Another is his Pitt ties. Matt Bloom, the head trainer at WWE's Performance Center, was an offensive lineman at Pitt from 1992-94. A rising star in the NXT ranks is Dan Matha, who played offensive tackle for the Panthers.

Dickerson trained with James Bryant, a former Miami and Louisville linebacker who played for the Pittsburgh Power and is the younger brother of former Pitt safety Sam Bryant. Turns out, the Bryants are his third cousins, twice removed, on the side of Dickerson's late mother, Pam.

Dickerson lost 3 percent body fat through high-intensity boxing workouts and is now a chiseled 6-foot-2, 245 pounds for his conditioning test, which he likened to the NFL Scouting Combine "on steroids."

Where Dickerson concentrated on his agility for the tryout instead of working on wrestling, he does have plans for a signature finishing move: the Panther Bomb, where he will jump off the top rope turnbuckle for a power punch.

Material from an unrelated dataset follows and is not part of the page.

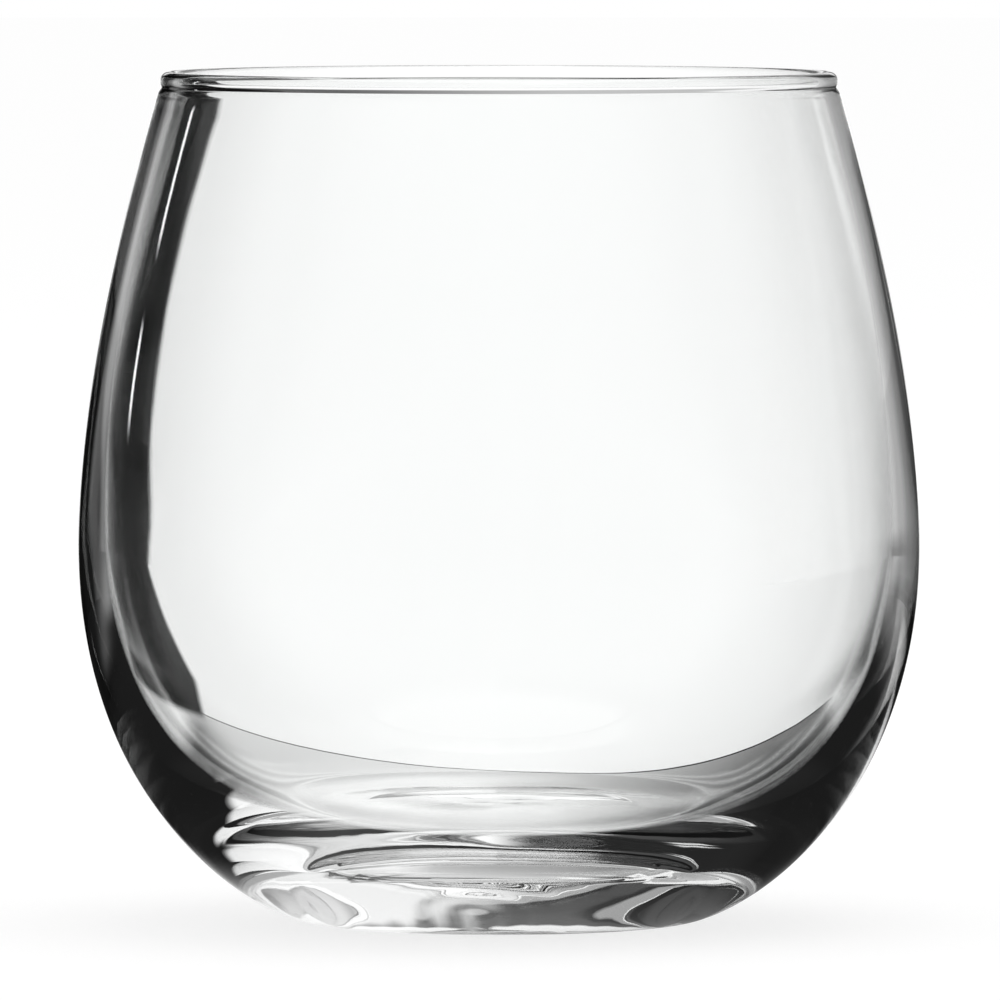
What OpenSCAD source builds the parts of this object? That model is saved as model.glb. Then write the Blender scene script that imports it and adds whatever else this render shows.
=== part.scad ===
// A stemless wine glass: one blown shell of clear glass, turned about its own axis.
// The bowl swells from a small foot to a wide belly and draws in to a fire-polished rim.
// The origin is the middle of the foot, on the table. Z points up.

/* [Outside of the bowl] */
// Height from the table to the top of the rim
height = 91; // [84:0.5:100]
// Largest outside diameter of the bowl
belly_d = 90.1; // [84:0.1:98]
// Height of the largest diameter above the table
belly_h = 40.5; // [36:0.5:46]
// How far the side runs straight down below the belly before it curls in
side_reach = 29.4; // [20:0.1:34]
// How far the side runs straight up above the belly before it leans in
shoulder_reach = 18.2; // [10:0.1:26]

/* [Rim] */
// Outside diameter of the rim
rim_d = 72.6; // [66:0.1:80]
// Thickness of the rounded bead that the flame leaves on the rim
bead_d = 2; // [1.8:0.05:2.4]

/* [Wall] */
// Thickness of the wall where it meets the bead
rim_wall = 1.7; // [1.2:0.05:1.75]
// Thickness of the wall at the belly
belly_wall = 2.8; // [1.6:0.05:4]
// How much higher the cavity is widest than the outside
cavity_rise = 1.7; // [0:0.1:5]
// How far the cavity's side runs straight up from there before it leans in
cavity_shoulder_reach = 21.5; // [10:0.1:26]
// How far the cavity's side runs straight down before it curls in
cavity_side_reach = 23.5; // [16:0.1:26]
// How far the cavity's corner runs on from the dished floor before it curls up
cavity_corner_reach = 6.5; // [3:0.1:9]
// Diameter of the dished floor of the cavity
dish_d = 45; // [38:0.5:50]
// How much higher the dished floor is at its edge than in the middle
dish_rise = 1.1; // [0.4:0.05:2]
// Thickness of the glass between the middle of the cavity's floor and the punt
floor_glass = 6.8; // [5:0.1:9]

/* [Foot] */
// Outside diameter of the ring that the glass stands on
foot_d = 40; // [34:0.1:44]
// Width of the flat land on that ring
land_w = 3.5; // [2:0.1:5]
// How far the heel runs level beside the foot before it curls up
heel_reach = 5.2; // [2:0.1:10]
// Height of the shallow hollow under the foot
punt_h = 1.2; // [0.5:0.1:2.5]

/* [Hidden] */

// Straight pieces that each curve of the outline is cut into
steps = 24;
// Straight pieces that the dished floor is cut into
dish_steps = 10;
// Smoothness of the turned surfaces
$fn = 180;

belly_r = belly_d / 2;
foot_r = foot_d / 2;
bead_r = bead_d / 2;
// The bead's section is a circle, and its centre also ends the wall
bead_centre_r = rim_d / 2 - bead_r;
bead_centre_h = height - bead_r;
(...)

"It's like a LeBron dunk," Dickerson said, "but I'm going to bring it down with my hand and slam dunk it on somebody's head."

Dickerson has an appeal that makes you believe his foray into wrestling will be a success, as much for his charisma as his athleticism. He's looking forward to freedoms football didn't allow.

"The WWE is a business, but you have to market yourself," Dickerson said. "It's you throwing every pass, making every catch, scoring every touchdown. The more I can market myself, the more I can succeed in this business. I'm going to sell myself as much as possible. This isn't a team sport anymore. Now I can be about me."

Or Rico Dash, the former football star about to drop a Panther Bomb on the wrestling world.